## [Data block]
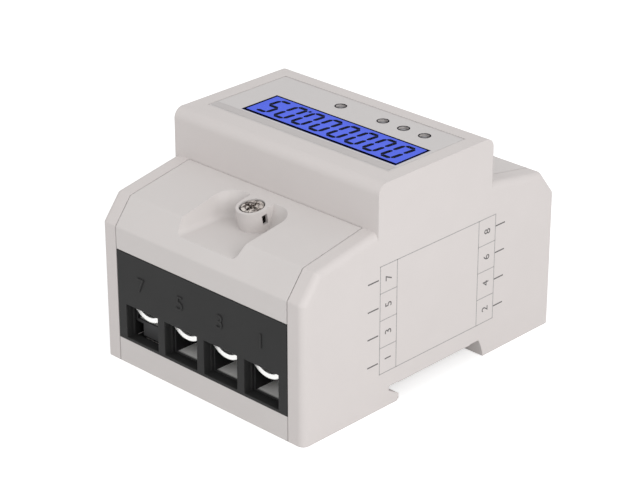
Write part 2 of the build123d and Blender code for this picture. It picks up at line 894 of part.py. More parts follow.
def build_current_transformer(x, name):
    """Potted current transformer on the base, with two pins up to the board."""
    top = ct_centre_z + ct_bore + ct_head
    with BuildPart() as transformer:
        slab((x - ct_width / 2, x + ct_width / 2), span(ct_depth / 2), (base_top, top))
        fillet(transformer.edges().filter_by(Axis.Y).group_by(Axis.Z)[-1], ct_round)
        with BuildSketch(Plane.XZ):
            with Locations((x, ct_centre_z)):
                Circle(ct_bore)
        extrude(amount=ct_depth, both=True, mode=Mode.SUBTRACT)
        with Locations(*[(x + s * ct_width / 4, 0, top) for s in (-1, 1)]):
            Cylinder(pin_radius, main_board_z - top, align=(Align.CENTER, Align.CENTER, Align.MIN))
    finish(transformer, name)


for phase, phase_x in enumerate(reversed(terminal_places[1:])):
    build_current_transformer(phase_x, f"current_transformer_{phase + 1}")


# Main board and what stands on it
with BuildPart() as main_board:
    slab(span(board_half_x), span(board_half_y), (main_board_z, main_top))
    with Locations(*[(x, y, main_top) for x, y in post_places]):
        Hole(small_screw_radius + screw_slip)
    fillet(main_board.edges().filter_by(Axis.Z).group_by(Axis.Z)[0].filter_by(GeomType.LINE), 1.0)
finish(main_board, "main_board")

with BuildPart() as power_transformer:
    transformer_x = (transformer_start, transformer_start + transformer_length)
    winding_x = (transformer_x[0] + transformer_step, transformer_x[1] - transformer_step)
    winding_z = (main_top + transformer_flange, main_top + transformer_height)
    slab(transformer_x, span(transformer_depth / 2), (main_top, main_top + transformer_flange))
    slab(winding_x, span(transformer_depth / 2 - transformer_step), winding_z)
    fillet(power_transformer.edges().filter_by(Axis.Z).group_by(Axis.Z)[-1], 1.2)
finish(power_transformer, "power_transformer")

with BuildPart() as film_capacitor:
    with Locations((film_x, film_y, main_top + film_height / 2)):
        Box(film_length, film_depth, film_height)
    fillet(film_capacitor.edges().filter_by(Axis.Z), 0.8)
finish(film_capacitor, "film_capacitor")


def build_electrolytic(y, name):
    """Round capacitor with a crimped groove near its foot."""
    with BuildPart() as can:
        with BuildSketch(Plane.XZ):
            with BuildLine():
                Polyline(
                    (0, 0),
                    (can_radius, 0),
                    (can_radius, 5 * can_crimp),
                    (can_radius - can_crimp, 6.5 * can_crimp),
                    (can_radius, 8 * can_crimp),
                    (can_radius, can_height - 2 * can_crimp),
                    (can_radius - 2 * can_crimp, can_height),
                    (0, can_height),
                    close=True,
                )
            make_face()
        revolve(axis=Axis.Z)
    with BuildPart() as placed:
        add(can.part.translate((0, y, main_top)))
    finish(placed, name)


build_electrolytic(can_first_y, "electrolytic_1")
build_electrolytic(can_second_y, "electrolytic_2")

with BuildPart() as varistor:
    with BuildSketch(Plane.XZ.offset(-varistor_y)):
        with Locations((varistor_x, main_top + varistor_radius + varistor_lift)):
            Circle(varistor_radius)
        with Locations((varistor_x, main_top)):
            Rectangle(varistor_foot, varistor_radius / 2, align=(Align.CENTER, Align.MIN))
    extrude(amount=varistor_thick / 2, both=True)
finish(varistor, "varistor")

with BuildPart() as meter_chip:
    with Locations((link_x - link_to_chip, 0, main_top + chip_height / 2)):
        Box(meter_chip_side, meter_chip_side, chip_height)
    chamfer(meter_chip.edges().group_by(Axis.Z)[-1], chip_bevel)
finish(meter_chip, "meter_chip")

# Pin strip that joins the two boards
with BuildPart() as board_link:
    link_half = pin_pitch / 2
    strip_half = pin_count * link_half
    for strip_z in (main_top, display_board_z - pin_pitch):
        slab((link_x - link_half, link_x + link_half), span(strip_half), (strip_z, strip_z + pin_pitch))
    with Locations((link_x, 0, (main_top + display_board_z) / 2)):
        with GridLocations(0, pin_pitch, 1, pin_count):
            Box(pin_side, pin_side, display_board_z - main_top - pin_pitch)
finish(board_link, "board_link")


# Display board with the controller, display, light guide and indicators
with BuildPart() as display_board:
    slab(
        span(room_x - board_gap),
        span(ceiling_boss_y + ceiling_boss_radius),
        (display_board_z, display_top),
    )
    with Locations(*[(x, y, display_top) for x, y in ceiling_places]):
        Hole(small_screw_radius + screw_slip)
finish(display_board, "display_board")

with BuildPart() as controller_chip:
    with Locations((0, 0, display_board_z - chip_height / 2)):
        Box(controller_chip_side, controller_chip_side, chip_height)
    chamfer(controller_chip.edges().group_by(Axis.Z)[0], chip_bevel)
finish(controller_chip, "controller_chip")

lcd_x = (window_x - lcd_width / 2, window_x + lcd_width / 2)
lcd_y = (window_y - lcd_depth / 2, window_y + lcd_depth / 2)
with BuildPart() as light_guide:
    slab(lcd_x, lcd_y, (display_top, lcd_top - lcd_thick))
    fillet(light_guide.edges().filter_by(Axis.Z), 0.8)
finish(light_guide, "light_guide")

with BuildPart() as lcd:
    slab(lcd_x, lcd_y, (lcd_top - lcd_thick, lcd_top))
finish(lcd, "lcd")

with BuildPart() as nameplate:
    with BuildSketch(Plane.XY.offset(nameplate_z)):
        with Locations((0, (nameplate_front + nameplate_back) / 2)):
            RectangleRounded(
                nameplate_width - nameplate_play,
                nameplate_back - nameplate_front - nameplate_play,
                0.6,
            )
        with Locations((window_x, window_y)):
            Rectangle(glass_window_width, glass_window_depth, mode=Mode.SUBTRACT)
        with Locations(*[(x, led_y) for x in led_places]):
            Circle(led_radius + led_hole_gap, mode=Mode.SUBTRACT)
    extrude(amount=nameplate_thick)
finish(nameplate, "nameplate")

with BuildPart() as display_window:
    with BuildSketch(Plane.XY.offset(lcd_top)):
        with Locations((window_x, window_y)):
            Rectangle(glass_window_width - 0.1, glass_window_depth - 0.1)
    extrude(amount=lcd_drop + nameplate_thick)
finish(display_window, "display_window")


def build_led(x, name):
    """Indicator lamp: flanged body with a domed top just under the face."""
    low = display_top
    top = body_height - led_drop
    dome = led_radius / 2
    dome_radius = (led_radius**2 + dome**2) / (2 * dome)
    dome_mid = (led_radius / 2, top - dome_radius + sqrt(dome_radius**2 - (led_radius / 2) ** 2))
    with BuildPart() as led:
        with BuildSketch(Plane.XZ):
            with BuildLine():
                Polyline(
                    (0, top),
                    (0, low),
                    (led_radius + led_flange, low),
                    (led_radius + led_flange, low + 1.0),
                    (led_radius, low + 1.0),
                    (led_radius, top - dome),
                )
                ThreePointArc((led_radius, top - dome), dome_mid, (0, top))
            make_face()
        revolve(axis=Axis.Z)
    with BuildPart() as placed:
        add(led.part.translate((x, led_y, 0)))
    finish(placed, name)


for led_index, led_x in enumerate(led_places):
    build_led(led_x, f"indicator_{led_index + 1}")


def small_screw(x, y, seat, up):
    """Small pan head screw, its head on the seat and its shaft pointing up or down."""
    shaft = small_screw_length if up else -small_screw_length
    head = -small_head_height if up else small_head_height
    with Locations((x, y, seat + head / 2)):
        Cylinder(small_head_radius, abs(head))
    with Locations((x, y, seat + shaft / 2)):
        Cylinder(small_screw_radius - 2 * thread_fit, abs(shaft))


with BuildPart() as board_screws:
    for screw_x, screw_at in post_places:
        small_screw(screw_x, screw_at, main_top, up=False)
finish(board_screws, "board_screws")

with BuildPart() as display_screws:
    for screw_x, screw_at in ceiling_places:
        small_screw(screw_x, screw_at, display_board_z, up=True)
finish(display_screws, "display_screws")

with BuildPart() as block_screws:
    for screw_x in (-pitch, pitch):
        for screw_at in (-block_screw_y, block_screw_y):
            small_screw(screw_x, screw_at, base_top - base_skin, up=True)
finish(block_screws, "block_screws")


# Rail clip: a flanged slide with a nose, a spring window and a pull slot
with BuildPart() as rail_clip:
    with BuildSketch(Plane.YZ):
        with BuildLine():
            Polyline(
                (clip_end, clip_low),
                (clip_end, clip_top),
                (nose_y + clip_nose_length + clip_nose_rise, clip_top),
                (nose_y + clip_nose_length, nose_top),
                (nose_y, nose_top),
                (nose_y, nose_top - clip_nose_thick),
                (nose_y + clip_lead, clip_low),
                close=True,
            )
        make_face()
    extrude(amount=clip_half, both=True)
    slab(
        span(clip_half + clip_flange),
        (foot_face + foot_lean + 2, clip_end),
        (clip_top - clip_flange_thick, clip_top),
    )
    slab(
        span(post_half + clip_gap),
        (spring_front, post_back_y + clip_gap),
        (-1, channel_top),
        mode=Mode.SUBTRACT,
    )
    with BuildSketch(Plane.XY):
        with Locations((0, (post_back_y + clip_end) / 2 + clip_slot_shift)):
            SlotOverall(clip_slot_length, clip_slot_width)
    extrude(amount=channel_top, mode=Mode.SUBTRACT)
finish(rail_clip, "rail_clip")

# Flat wave spring between the clip's window and the post
with BuildPart() as clip_spring:
    spring_start = spring_front + spring_gap + spring_strip / 2
    spring_end = post_back_y - post_thick - spring_gap - spring_strip / 2
    wave = (spring_end - spring_start) / spring_waves
    with BuildSketch(Plane.XY.offset((clip_low + clip_top) / 2)):
        with BuildLine():
            for turn in range(spring_waves + 1):
                level = spring_start + turn * wave
                Line((-spring_half + wave / 2, level), (spring_half - wave / 2, level))
            for turn in range(spring_waves):
                out = spring_half - wave / 2 if turn % 2 == 0 else -spring_half + wave / 2
                bulge = out + wave / 2 if turn % 2 == 0 else out - wave / 2
                level = spring_start + turn * wave
                ThreePointArc((out, level), (bulge, level + wave / 2), (out, level + wave))
        trace(line_width=spring_strip)
    extrude(amount=spring_height / 2, both=True)
finish(clip_spring, "clip_spring")
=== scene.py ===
# %% [markdown]
# # Dressing a DIN rail energy meter
#
# The meter is a grey box that snaps on a steel rail. Black clamp blocks stand at both ends, each
# under a sloped cover, and a raised block between them carries a blue display and four lamps.
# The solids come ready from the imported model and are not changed. This file gives them their
# finishes, adds what is printed or moulded too finely for solids, and lights the result.

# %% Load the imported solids
import json

import bpy
import numpy as np
from mathutils import Matrix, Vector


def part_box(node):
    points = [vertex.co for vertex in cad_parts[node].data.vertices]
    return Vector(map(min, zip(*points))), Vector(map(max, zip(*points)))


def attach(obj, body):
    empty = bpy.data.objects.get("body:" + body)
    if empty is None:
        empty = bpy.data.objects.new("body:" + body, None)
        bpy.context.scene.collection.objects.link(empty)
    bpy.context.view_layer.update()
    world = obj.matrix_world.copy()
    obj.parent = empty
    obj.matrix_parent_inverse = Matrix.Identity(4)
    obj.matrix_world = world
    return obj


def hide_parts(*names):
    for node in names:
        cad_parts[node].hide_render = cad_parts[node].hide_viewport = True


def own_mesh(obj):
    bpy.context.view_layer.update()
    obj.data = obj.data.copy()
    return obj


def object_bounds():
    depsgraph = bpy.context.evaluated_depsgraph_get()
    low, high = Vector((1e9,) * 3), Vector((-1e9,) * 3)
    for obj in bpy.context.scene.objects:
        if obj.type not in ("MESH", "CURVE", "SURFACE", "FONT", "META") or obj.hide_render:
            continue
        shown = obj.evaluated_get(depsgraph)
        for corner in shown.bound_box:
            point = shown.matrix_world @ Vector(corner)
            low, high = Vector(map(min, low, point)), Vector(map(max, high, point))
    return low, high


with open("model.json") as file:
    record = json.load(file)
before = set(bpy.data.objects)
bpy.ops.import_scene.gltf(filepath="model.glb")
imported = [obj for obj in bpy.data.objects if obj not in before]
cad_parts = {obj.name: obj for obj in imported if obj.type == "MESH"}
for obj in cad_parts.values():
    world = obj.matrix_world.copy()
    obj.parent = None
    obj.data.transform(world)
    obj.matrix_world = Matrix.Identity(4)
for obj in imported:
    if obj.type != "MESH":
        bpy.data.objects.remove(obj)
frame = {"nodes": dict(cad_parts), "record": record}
cad_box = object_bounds()
nodes = frame["nodes"]
mm = 0.001
box_mm = [np.round(np.array(corner) / mm, 1).tolist() for corner in cad_box]
print("solids:", len(nodes), "box in mm:", box_mm)

# %% [markdown]
# ## The camera
#
# The camera of the photograph was found from the corners of the casing: it looks down at 25
# degrees across the corner between the terminal side and the right side. Three unit vectors
# (right, up and back) are the columns of its matrix, so no tracking constraint is needed.

# %% Place the camera
camera_turn = np.radians(44.0)
camera_tilt = np.radians(25.086)
camera_eye = np.array([390.5, -408.9, 294.7]) * mm
focal_pixels = 2266.3
image_width = 640
sensor_mm = 36.0

back = np.array([
    np.sin(camera_turn) * np.cos(camera_tilt),
    -np.cos(camera_turn) * np.cos(camera_tilt),
    np.sin(camera_tilt),
])
right = np.array([np.cos(camera_turn), np.sin(camera_turn), 0.0])
up = np.cross(back, right)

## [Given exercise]
Extract exactly the run of lines beginning at the line with "# Flat wave" and ending at the line with "for node in", including both ends and nothing beyond them.

## [Solved problem]
# Flat wave spring between the clip's window and the post
with BuildPart() as clip_spring:
    spring_start = spring_front + spring_gap + spring_strip / 2
    spring_end = post_back_y - post_thick - spring_gap - spring_strip / 2
    wave = (spring_end - spring_start) / spring_waves
    with BuildSketch(Plane.XY.offset((clip_low + clip_top) / 2)):
        with BuildLine():
            for turn in range(spring_waves + 1):
                level = spring_start + turn * wave
                Line((-spring_half + wave / 2, level), (spring_half - wave / 2, level))
            for turn in range(spring_waves):
                out = spring_half - wave / 2 if turn % 2 == 0 else -spring_half + wave / 2
                bulge = out + wave / 2 if turn % 2 == 0 else out - wave / 2
                level = spring_start + turn * wave
                ThreePointArc((out, level), (bulge, level + wave / 2), (out, level + wave))
        trace(line_width=spring_strip)
    extrude(amount=spring_height / 2, both=True)
finish(clip_spring, "clip_spring")
=== scene.py ===
# %% [markdown]
# # Dressing a DIN rail energy meter
#
# The meter is a grey box that snaps on a steel rail. Black clamp blocks stand at both ends, each
# under a sloped cover, and a raised block between them carries a blue display and four lamps.
# The solids come ready from the imported model and are not changed. This file gives them their
# finishes, adds what is printed or moulded too finely for solids, and lights the result.

# %% Load the imported solids
import json

import bpy
import numpy as np
from mathutils import Matrix, Vector


def part_box(node):
    points = [vertex.co for vertex in cad_parts[node].data.vertices]
    return Vector(map(min, zip(*points))), Vector(map(max, zip(*points)))


def attach(obj, body):
    empty = bpy.data.objects.get("body:" + body)
    if empty is None:
        empty = bpy.data.objects.new("body:" + body, None)
        bpy.context.scene.collection.objects.link(empty)
    bpy.context.view_layer.update()
    world = obj.matrix_world.copy()
    obj.parent = empty
    obj.matrix_parent_inverse = Matrix.Identity(4)
    obj.matrix_world = world
    return obj


def hide_parts(*names):
    for node in names:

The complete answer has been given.